While Smith was waiting for someone to relieve him, he heard over the radio “Shark 3” had been shot down. The pilot was a former classmate of his while he was in F-105 training at Nellis Air Force Base, Nevada.

Smith said there was a sense of uneasiness among him and his wingmen about their upcoming mission, but they all tried to stay assured they would be fine.

As Smith and his wingmen were en route to the bridge, a plane in front of them had hydraulic problems and had to return to base with an escort which put the formation short two planes.

“We could see Hanoi 30 miles out from 13,000 feet in the air,” Smith said. “It was a clear day. We were receiving intel that there were no MiGs near us, but we could see the SAMs shooting at the Weasels that flew out in front of us.”

At about two to three minutes out, flak started to burst around them. With one minute left until they reached their target, the force commander called “burner out,” and the formation rolled in to drop their payload.

He said the flak was so heavy it was worse than the movies that depict the B-17 Flying Fortresses getting shot at over Germany.

Prior to the mission start, Smith had told his men to release their bombs when they hit 9,000 feet, whether their targeting system was exactly on the target or not.

When Smith hit 9,000 feet he dropped his bombs. When he went to pull the nose of his plane up and light the burner to gain back his speed, he was hit with an enemy flak round.

“I felt it get hit, it sounded like someone hitting a wash tub,” Smith said. “I looked in the cockpit to see if I had any red lights on the caution panel and I looked to see if I was still in formation and I was. Next thing I know the airplane tumbled.”

Smith experienced positive and negative G-forces that caused him to slip in and out of consciousness. He had a hard time reaching the ejection handle because the airplane was a “tumbling bucket of bolts in the sky.” To his recollection, he remembered telling himself he “was not going to die in this son-of-a-gun.” He then used his G-suit to help pull the ejection handle.

After he ejected, he reached to deploy his parachute, assuming he was at about 4,000 feet above ground. The parachute deployed and Smith checked it, then started taking inventory.

He said the first thing he noticed was that he could see the shin bone on his leg but it did not appear to be broken. He then checked his radio and tried to tell the formation he wasn’t going to make it back but he couldn’t override the emergency beacon. He broke the antenna off the radio and threw it, did the same with another radio and then tossed his .38-caliber revolver because he could see a large number of North Vietnamese soldiers coming to intercept him on the ground. Smith said he could hear bullets whizzing by him as he floated down.

Being captured

When he hit the ground, an enemy soldier with an AK-47 shot a burst at Smith, hitting him numerous times. They then stripped him of his G-suit and flight suit with a machete, got him down to his shorts and a T-shirt and tied his hands with rope and wire.

“There were people all over me,” Smith said. “The militia, if we can call them that, was the only thing stopping them from killing me.”

Smith was handed to a small Vietnamese girl and he said he followed her for an unknown length of time.
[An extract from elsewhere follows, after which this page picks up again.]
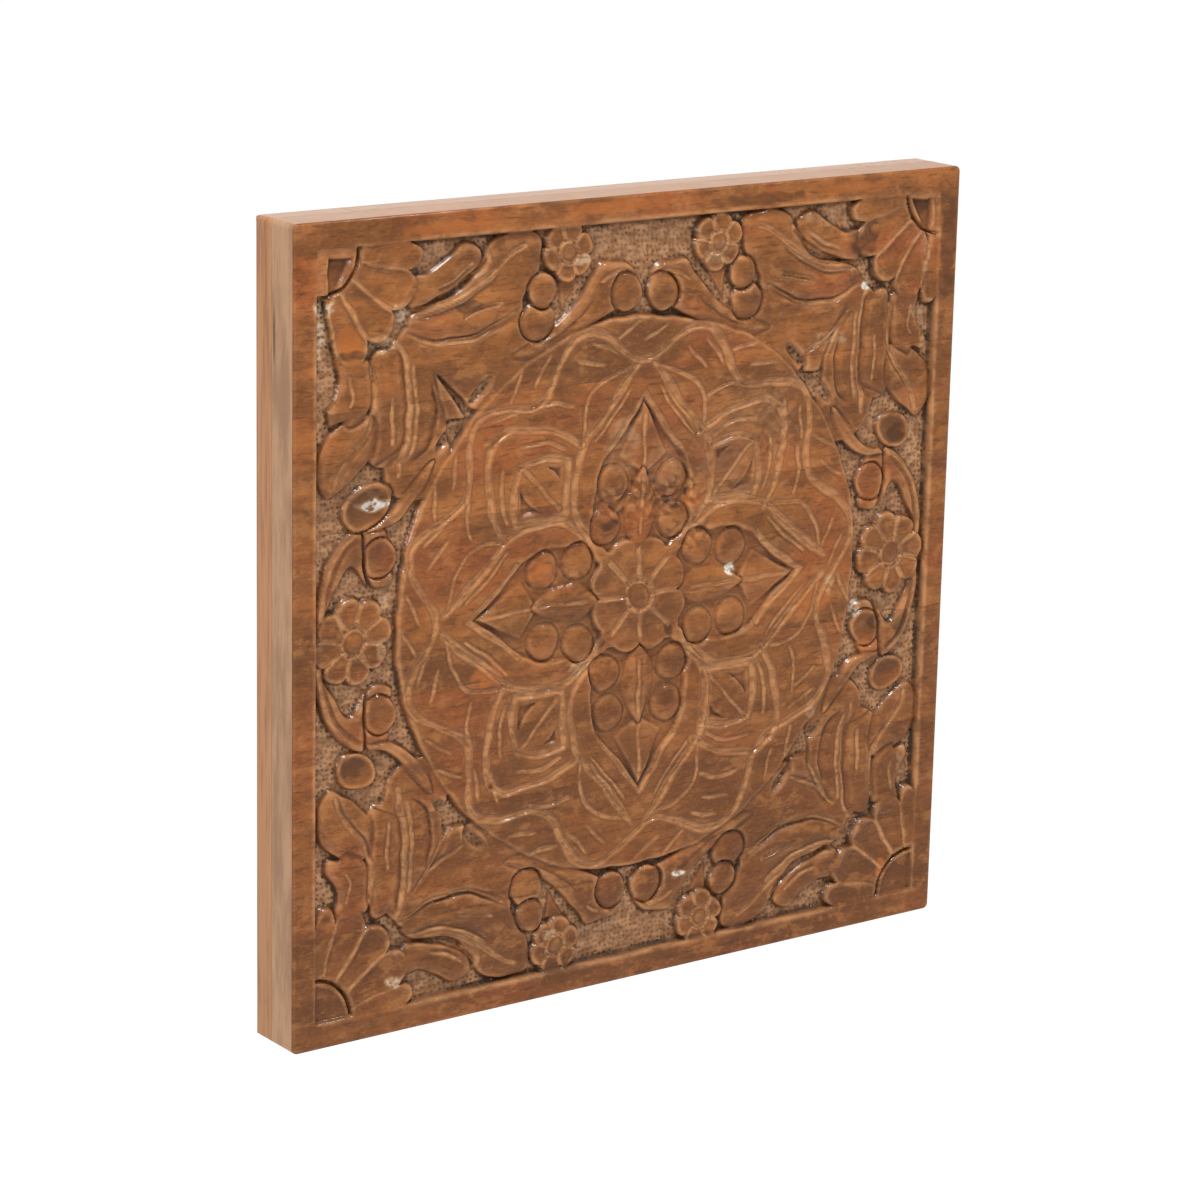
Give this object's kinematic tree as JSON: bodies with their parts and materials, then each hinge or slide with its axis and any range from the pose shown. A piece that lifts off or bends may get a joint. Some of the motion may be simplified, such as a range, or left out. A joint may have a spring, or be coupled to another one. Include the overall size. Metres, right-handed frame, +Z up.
{
  "type": "carved wooden wall panel",
  "caption": "Square wooden wall panel carved in low relief: a round medallion with crossed petals inside a border of leaves and flowers, on a frame of battens that lies on the wall.",
  "frame": {"origin": "middle of the top batten's back face, where the panel lies on the wall", "axes": "+Z up, +X to the right for someone who faces the panel, +Y into the wall; the carved face looks along -Y"},
  "size_m": [0.4, 0.034, 0.4],
  "materials": {
    "carved_wood": "satin brown lacquer, lighter in the cuts",
    "batten_wood": "thin satin lacquer over planed wood"
  },
  "bodies": {
    "root": {"carved_panel": "carved_wood", "batten_left": "batten_wood", "batten_right": "batten_wood", "batten_top": "batten_wood", "batten_bottom": "batten_wood"}
  },
  "joints": []
}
He was then loaded in a truck and dropped at a hut, then loaded back up and taken into the depths of Hanoi. Two men guarded him in the back of the second truck.

“One looked older, like a master sergeant, and the other was a young recruit,” Smith said. “The younger one had a pistol and he was playing with [it]. The gun went off and missed my foot by three inches and missed the old sergeant’s by less than that. The older man took the gun and chewed him out.”
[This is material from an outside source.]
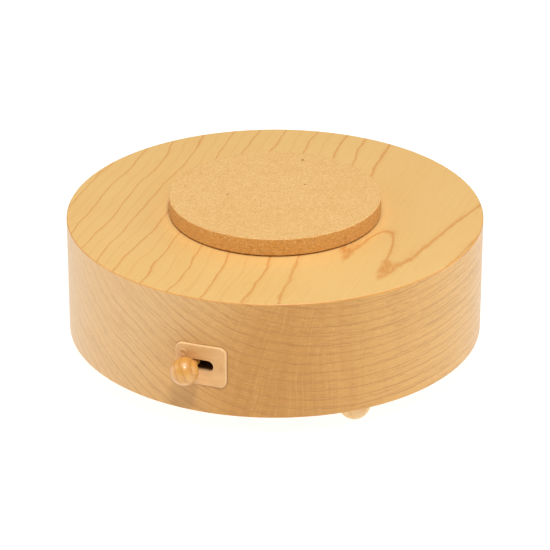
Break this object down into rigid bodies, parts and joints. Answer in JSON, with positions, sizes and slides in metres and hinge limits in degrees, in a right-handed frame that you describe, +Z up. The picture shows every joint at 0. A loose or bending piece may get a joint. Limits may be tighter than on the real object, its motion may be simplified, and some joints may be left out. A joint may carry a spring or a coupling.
{
  "type": "turntable music box base",
  "caption": "Round wooden music box base with a spring-driven movement that turns a small disc on its top, a side stop knob, ball feet and a winding key underneath.",
  "frame": {"origin": "on the turntable's axis, at the level the feet stand on", "axes": "+Z up along the turntable's axis; -Y towards the stop knob; +X to the right when the knob faces the viewer"},
  "size_m": [0.118, 0.1271, 0.0464],
  "materials": {
    "maple": "flat-sawn pale hardwood, clear satin lacquer",
    "foot_wood": "turned pale hardwood, clear satin lacquer",
    "knob_wood": "turned golden hardwood, clear gloss varnish",
    "fibreboard": "medium-density fibreboard, unfinished and finely speckled",
    "plate_plastic": "moulded tan plastic, satin",
    "cast_zinc": "die-cast zinc alloy, as cast",
    "plated_steel": "nickel-plated steel",
    "spring_steel": "hardened spring steel",
    "screw_steel": "zinc-plated steel",
    "brass": "machined brass"
  },
  "bodies": {
    "case": {"wood_case": "maple", "foot_front_left": "foot_wood", "foot_front_right": "foot_wood", "foot_back_right": "foot_wood", "foot_back_left": "foot_wood", "bottom_cover": "fibreboard", "cover_screws": "screw_steel", "stop_plate": "plate_plastic", "top_bushing": "brass", "bedplate": "cast_zinc", "movement_screws": "screw_steel", "inner_bearing_bracket": "plated_steel", "outer_bearing_bracket": "plated_steel", "bracket_screws": "screw_steel", "comb": "spring_steel", "comb_screws": "screw_steel", "governor_frame": "plated_steel", "governor_screws": "screw_steel", "clutch_spring": "spring_steel", "lever_post": "plated_steel", "lever_clip": "spring_steel"},
    "turntable": {"turntable_disc": "fibreboard", "turntable_hub": "plated_steel", "hub_screws": "screw_steel", "output_post": "plated_steel", "spring_barrel": "brass", "barrel_lid": "brass", "mainspring": "spring_steel"},
    "cylinder": {"cylinder_drum": "brass", "cylinder_arbor": "plated_steel", "cylinder_pinion": "brass", "cylinder_gear": "brass"},
    "governor": {"governor_pinion": "plated_steel", "worm_wheel": "brass"},
    "fly": {"worm_shaft": "plated_steel", "air_brake": "brass"},
    "winding": {"winding_arbor": "plated_steel", "winding_key": "plated_steel"},
    "stop_lever": {"stop_arm": "plated_steel", "lever_knob": "knob_wood"}
  },
  "joints": [
    {"name": "turntable_turn", "type": "hinge", "parent": "case", "child": "turntable", "pos_m": [0, 0, 0.02], "axis": [0, 0, 1], "continuous": true},
    {"name": "cylinder_turn", "type": "hinge", "parent": "case", "child": "cylinder", "pos_m": [0, -0.02, 0.0275], "axis": [0, 1, 0], "continuous": true},
    {"name": "governor_turn", "type": "hinge", "parent": "case", "child": "governor", "pos_m": [-0.00875, -0.033, 0.0275], "axis": [0, 1, 0], "continuous": true},
    {"name": "fly_turn", "type": "hinge", "parent": "case", "child": "fly", "pos_m": [-0.01405, -0.034, 0.0275], "axis": [0, 0, 1], "continuous": true},
    {"name": "winding_turn", "type": "hinge", "parent": "case", "child": "winding", "pos_m": [0, 0, 0.01], "axis": [0, 0, 1], "continuous": true},
    {"name": "stop_lever_swing", "type": "hinge", "parent": "case", "child": "stop_lever", "pos_m": [0, -0.04, 0.0212], "axis": [0, 0, 1], "range_deg": [0, 13.4]}
  ],
  "couplings": [
    {"joint": "cylinder_turn", "follows": "turntable_turn", "ratio": -2},
    {"joint": "governor_turn", "follows": "turntable_turn", "ratio": 8},
    {"joint": "fly_turn", "follows": "turntable_turn", "ratio": -160}
  ]
}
Smith said it was just getting dark when he pulled up to a prison camp, nicknamed the Hanoi Hilton. That is where the “fun and games” started, he said sarcastically. He was tortured and stayed in the interrogation room for almost a week.

“The interesting part of that as I go through it, is that I broke,” Smith said. “I gave them more than my rank, name, serial number and date of birth, but it turns out everyone did the same thing. They never got anything out of me that was worth any kind of military value.”
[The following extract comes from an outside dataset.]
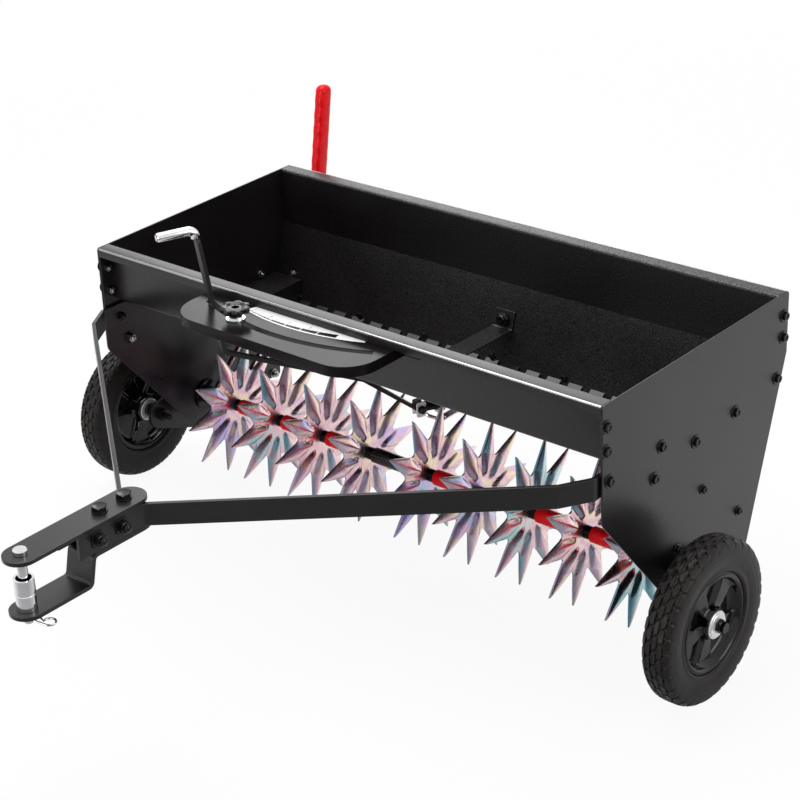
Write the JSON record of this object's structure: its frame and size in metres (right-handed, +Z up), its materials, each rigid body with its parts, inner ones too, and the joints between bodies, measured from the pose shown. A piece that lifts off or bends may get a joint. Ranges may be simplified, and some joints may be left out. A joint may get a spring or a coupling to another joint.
{
  "type": "tow-behind drop spreader",
  "caption": "Tow-behind drop spreader hopper over a reel of spiked star wheels, with two wheels, an A-frame hitch, a flow lever with a shutter, and a transport lever.",
  "frame": {"origin": "on the floor, in the machine's middle plane, under the middle of the whole part's box, which is 210 mm in front of the middle of the hopper", "axes": "+X to the viewer's right when facing the front, -Y forwards to the hitch, +Z up; the wheels stand on Z = 0"},
  "size_m": [0.992, 0.9876, 0.4892],
  "materials": {
    "black_coat": "satin black powder coat",
    "yellow_zinc": "iridescent yellow zinc plate",
    "bright_plate": "bright plated",
    "red_plastic": "glossy red",
    "black_moulding": "glossy black",
    "tyre_rubber": "matt black rubber"
  },
  "bodies": {
    "frame": {"end_plate_left": "black_coat", "end_plate_right": "black_coat", "hopper_front_panel": "black_coat", "hopper_rear_panel": "black_coat", "shutter_rail_upper": "black_coat", "shutter_rail_lower": "black_coat", "centre_tie_strap": "black_coat", "agitator_drive_cover": "black_coat", "agitator_bearing": "black_moulding", "axle_bearing_left": "black_moulding", "axle_bearing_right": "black_moulding", "control_panel": "black_coat", "lever_pivot_bracket": "black_coat", "lever_pivot_bolt": "bright_plate", "tongue_bar_left": "black_coat", "tongue_bar_right": "black_coat", "hitch_top_plate": "black_coat", "hitch_lower_plate": "black_coat", "drive_chain": "yellow_zinc"},
    "transport_set": {"star_axle": "bright_plate", "wheel_crank_left": "black_coat", "wheel_crank_right": "black_coat", "wheel_axle_left": "bright_plate", "wheel_axle_right": "bright_plate", "transport_lever": "black_coat", "transport_grip": "red_plastic"},
    "wheel_left": {"tyre_left": "tyre_rubber", "rim_left": "black_moulding"},
    "wheel_right": {"tyre_right": "tyre_rubber", "rim_right": "black_moulding"},
    "star_reel": {"star_1": "yellow_zinc", "star_2": "yellow_zinc", "star_3": "yellow_zinc", "star_4": "yellow_zinc", "star_5": "yellow_zinc", "star_6": "yellow_zinc", "star_7": "yellow_zinc", "star_8": "yellow_zinc", "star_9": "yellow_zinc", "spacer_1": "red_plastic", "spacer_2": "red_plastic", "spacer_3": "red_plastic", "spacer_4": "black_coat", "spacer_5": "red_plastic", "spacer_6": "red_plastic", "spacer_7": "red_plastic", "spacer_8": "red_plastic", "end_spacer": "red_plastic", "drive_sprocket": "yellow_zinc"},
    "agitator": {"agitator_shaft": "yellow_zinc", "agitator_sprocket": "yellow_zinc"},
    "flow_lever": {"flow_lever": "black_coat"},
    "control_link": {"control_link": "bright_plate"},
    "shutter": {"shutter_plate": "yellow_zinc"},
    "stop": {"stop_bolt": "bright_plate"},
    "stop_knob": {"stop_knob": "black_moulding"},
    "hitch_pin": {"hitch_pin": "bright_plate"},
    "hitch_sleeve": {"hitch_sleeve": "bright_plate"},
    "hairpin_clip": {"hairpin_clip": "bright_plate"}
  },
  "joints": [
    {"name": "transport_lift", "type": "hinge", "parent": "frame", "child": "transport_set", "pos_m": [0, 0.19517, 0.1112], "axis": [-1, 0, 0], "range_deg": [0, 30]},
    {"name": "wheel_spin_left", "type": "hinge", "parent": "transport_set", "child": "wheel_left", "pos_m": [-0.4655, 0.12467, 0.1012], "axis": [1, 0, 0], "continuous": true},
    {"name": "wheel_spin_right", "type": "hinge", "parent": "transport_set", "child": "wheel_right", "pos_m": [0.4655, 0.12467, 0.1012], "axis": [1, 0, 0], "continuous": true},
    {"name": "reel_spin", "type": "hinge", "parent": "frame", "child": "star_reel", "pos_m": [0, 0.19517, 0.1112], "axis": [1, 0, 0], "continuous": true},
    {"name": "agitator_spin", "type": "hinge", "parent": "frame", "child": "agitator", "pos_m": [0, 0.29817, 0.2027], "axis": [1, 0, 0], "continuous": true},
    {"name": "flow_control", "type": "hinge", "parent": "frame", "child": "flow_lever", "pos_m": [-0.04065, 0.28117, 0.16875], "axis": [0, 0, 1], "range_deg": [0, 44]},
    {"name": "link_pivot", "type": "hinge", "parent": "flow_lever", "child": "control_link", "pos_m": [-0.04879, 0.2629, 0.16875], "axis": [0, 0, 1], "range_deg": [-45, 1]},
    {"name": "shutter_slide", "type": "slide", "parent": "frame", "child": "shutter", "axis": [1, 0, 0], "range_m": [0, 0.01518]},
    {"name": "stop_setting", "type": "hinge", "parent": "frame", "child": "stop", "pos_m": [-0.04065, 0.28117, 0.16875], "axis": [0, 0, 1], "range_deg": [0, 37]},
    {"name": "knob_turn", "type": "hinge", "parent": "stop", "child": "stop_knob", "pos_m": [-0.10639, -0.02035, 0.3947], "axis": [0, 0, 1], "range_deg": [0, 360]},
    {"name": "pin_lift", "type": "slide", "parent": "frame", "child": "hitch_pin", "axis": [0, 0, 1], "range_m": [0, 0.005]},
    {"name": "sleeve_turn", "type": "hinge", "parent": "frame", "child": "hitch_sleeve", "pos_m": [0, -0.47283, 0.25], "axis": [0, 0, 1], "continuous": true},
    {"name": "clip_pull", "type": "slide", "parent": "hitch_pin", "child": "hairpin_clip", "axis": [0.9945, 0.1045, 0], "range_m": [0, 0.045]}
  ],
  "couplings": [
    {"joint": "agitator_spin", "follows": "reel_spin", "ratio": 1},
    {"joint": "link_pivot", "follows": "flow_control", "ratio": -1},
    {"joint": "shutter_slide", "follows": "flow_control", "m_per_rad": 0.0195},
    {"joint": "stop_setting", "follows": "flow_control", "ratio": 0.83636}
  ]
}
He was later put into the Heart Break section of the prison. They opened the door and threw him in his cell that was 6 feet long by 4 feet wide with a concrete bunk. The next morning they brought him some banana peel soup and he said he gobbled it up. Smith said after his initial week of torturing, he started to live like a prisoner of war, which is a lot harder than you’d think.

He moved to another part of the Hilton in the beginning of December and was put with three other prisoners. The cell was 8 feet long and 6 feet wide with two bunks and a small pot to use the bathroom. They had to be careful not to fill it quick because it could only be dumped once every 24 hours.

“One of the hardest things to do was to acknowledge the fact that you were a POW,” Smith said. That you were not going to wake up in your bed at Tahkli [Royal Thai AFB, Thailand].”

Smith explained that if anyone wanted to imagine what it was like, lock yourself in a closest for two hours with no phone or entertainment and then times it by five and a half years. He said he had to do math problems and try to remember his home life in order to stay sane.

In every cell there was a speaker. One day, Smith said he heard his name come on “Hanoi Hannah,” the nickname for the radio. His name was out and his family knew he was alive.

Headed home

On March 14, 1973, after five and a half years in captivity, Smith was released from his captors and returned to Clark Air Base, Philippines. He was assigned a sponsor who took care of him and filled him in on how the world had changed. He was then reunited with his wife and children at what is now March Air Reserve Base, California.

“I came back to a wonderful family, to a wife who had done a beautiful job of raising my kids,” Smith said. “They all did good and she just did a wonderful job.”

Looking back 50 years, Smith said he doesn’t have any resentment for his captors. He actually felt sorry for them because they had to suffer the communistic rule.